The problem I am trying to solve is producing spans of large durations, from a kubernetes controller which may restart.
I'm specifically trying to solve this in argo-workflows, and I gave a talk at argocon (slides) which gives a lot of context to this. Argo Workflows can and is used as a CI/CD tool, but also for many other batch and machine learning scenarios where traces of the flow of a workflow would be useful. I'm pretending that the trace is the lifespan of a workflow, which may be several hours (some run for days). There are child spans representing the phase of the workflow and the individual nodes within the DAG that is being executed.
Argo Workflows
The workflow controller is best thought of here as a kubernetes operator, in this case running something not that far removed from a kubernetes job, just that the job is a DAG rather than a single pod. In the usual kubernetes controller manner, this controller is stateless, and can therefore restart at any time. Any necessary state is stored in the workflow Custom Resource. This is how the controller currently works.
I've used the GO SDK to add OTLP tracing to Argo Workflows, which works unless the controller restarts.
Ideas
Delayed span transmission.
My initial thought
My problem seemed to be that the opentelemetry SDK does not allow me to resume a Span. I'm using the golang SDK, but this is fundamental to the operation of spans. Once a Tracer is shutdown it will end all spans, and that's the end of my trace and spans. The spans will get transmitted as ended.
I therefore supposed you could put the SDK or a set of traces/spans into a mode where the end of the span didn't get transmitted at shutdown, and instead the span could be stored outside of the SDK to be transmitted later by the resumed controller once it started up. The SDK could then also facilitate "storing a span to a file".
This is possibly implementable right now with enough hacking, I haven't managed to get time for it.
Links
I could use span links and create multiple traces for a single workflow. This would crudely work, but I'd argue against it unless the presentation layer can effectively hide this from users.
The current UI for argo-workflows already has a basic view showing a timeline of a workflow for
This won't display or concern the user with controller restarts.
The target audience for these spans is probably somewhat less technical than the existing audience for http microservice tracing. Having to explain why their trace is in multiple parts and that they'll just have to deal with it isn't ideal. Span Metrics are a valuable tool here, and they'll be much more complicated or impossible in some cases.
It may be that the presentation layer can hide this - I have limited exposure to the variety of these in the market and how they deal with links.
Events
We could emit events for span start and end, and make it the "collectors" problem to correlate these and create spans. This is how Github Action tracing works - thanks to @adrielp for telling me about this.
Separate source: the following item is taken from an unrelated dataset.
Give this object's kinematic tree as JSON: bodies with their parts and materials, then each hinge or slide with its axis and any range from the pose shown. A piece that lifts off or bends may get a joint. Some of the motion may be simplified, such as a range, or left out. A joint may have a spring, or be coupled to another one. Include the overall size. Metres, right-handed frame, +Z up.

For this to work something has to retain state - either the "End Span" event contains enough to construct the whole span (e.g. Start time) or the collector has to correlate a start event and end event, so the start event needs storage. The collector storing state would be wrong - in a cloud native environment I'd not even expect the same collector to receive the end
as received the start
. I'm trying not to be opinionated on how you configure your collector, but maybe we have to be.
Protocol changes
A different approach to delaying span transmission, but with a similar goal.
We could change the protocol to allow span end to be "ended due to shutdown", and then allow a future span end for the same span_id
to end it properly. This probably just pushes the problem onwards to the collector or the storage backend to do correlation in a similar way to events, so isn't an improvement.
Describe the solution you'd like
I don't work in the telemetry business, and so I'm sure I'm missing other prior art.
I'm open to any mechanism to solve this, and would prefer we came up with a common pattern for this and other longer span/restartable binary problems. I believe these problems will also be there in some of the android/mobile and browser implementations, to which I have little visibility or understanding. Some of these proposed solutions may not work there, so coming up with a common solution which works for my use case and these would be ideal.
I hope this sparks a useful discussion.